Terry Glavin has a superb essay up at Z Word about the anti-Zionism of the Canadian left. It is an essential read. His analysis has much to inform a wider audience. I particularly liked his take on the contemporary ‘peace movement’ as reflecting a counter-cultural rather than a social-justice tradition.
He sees anti-war campaigners emerging from the mobilisations of the anti-globalisation movement and quotes Moishe Postone that these “did not express any sort of movement for progressive change”. I haven’t read Postone, but if that judgement is applied to the anti-globalisation movement as a whole it is harsh, certainly for a section of the movement. However, is easy to see how it could be seen in that way.
Firstly, the most visible face of the movement was presented by the decidedly counter-cultural methods of tactical frivolity. However amusing it is to see someone on stilts dressed as a giant pink fairy confronting baton-wielding riot police, it doesn’t inspire confidence in analytic rigour.
Secondly, the movement was partially a defensive one against a specific model of global capitalism that was not based on free markets, as often stated, but on markets fixed and governed by powerful multi-lateral institutions, which were rapidly transforming societies and destroying communities. In such a situation a movement against change is a progressive one.
Finally, the alternative political economy that the movement offered was disparate and inchoate, ranging from anarchist inspired localism to the more conventional left social democracy of those such as Susan George.
The anti-globalisation movement was always trying to shake off that label in favour of being known as the global justice movement and its heart was not the young activist, but the coalition of trade unions, landless peasants, small farmers, indigenous peoples, worker co-operatives, leftists and environmentalists. And this is where Terry’s essay really hits home. As the global justice movement morphed into the anti-war movement, where did this coalition go? It vanished to be replaced by groups of activists with a simplistic anti-Western sentiment. There was always a struggle by political activists to try and wrest control of such an iconic movement. The events following 9/11 allowed an unrepresentative section of the left, informed by “cultural codes” and “ideational packages”, as identified by Shulamit Volkov, rather than the real interests of the global poor, to take control and build an explicitly political anti-Western coalition.

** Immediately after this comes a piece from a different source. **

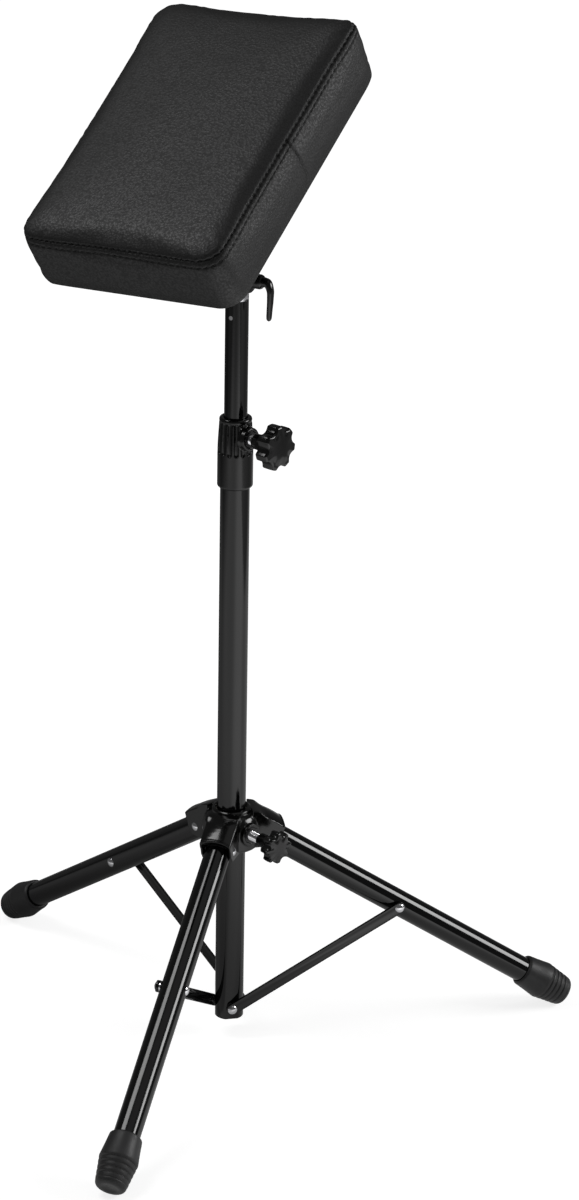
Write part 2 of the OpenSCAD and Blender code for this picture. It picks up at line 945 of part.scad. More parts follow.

It was a disaster, Islamists were embraced and the landless jettisoned. Iraqi trade unionists faced a barrage of abuse. The left flirted with anti-Semitism and conspiracy theory. It divorced itself from reality in a rather convenient way. There was no need for any great sacrifice for the ’struggle’, just for the constant expression of the requisite anger. But we should not feel too smug. There is a parallel with some in the anti-totalitarian left. So when Marco Attila Hoare recently wrote that “the principal ideological division in global politics today” is “pro-Western vs anti-Western” I think that he too was oversimplifying. For the left, it is not about being reflexively pro or anti-Western. It is about standing with the poor, the oppressed and the exploited. It is about being consistently pro-social justice.
This is where Terry’s piece is devastating. He writes that the left’s obsession with anti-Zionism at the expense of social justice has meant that:
They have preempted the possibility of a legitimately robust international peace movement that might have found a way to intervene on behalf of ordinary Israelis, Palestinians, and Lebanese during the bloody crises of this century’s first decade. And they have given courage and comfort to antisemitic fanatics and anti-modernist zealots from the crowded tenements of Gaza to the scorched opium fields of Kandahar.
In Canada, they have effectively infantilized important Canadian debates about the Afghanistan mission, upending these debates into a lurid discourse about American imperialism.
They have undermined labor-movement solidarity campaigns on behalf of the persecuted trade unionists of Iran. They have “problematized” the potential for Canadian leadership in a multilateral intervention on behalf of the suffering people of Darfur.
Reading Terry’s article makes it perfectly clear that a left that simply defines itself purely in terms of its position vis a vis the West is not just a left that has lost its way, but one that has abandoned judgement and, thereby, integrity.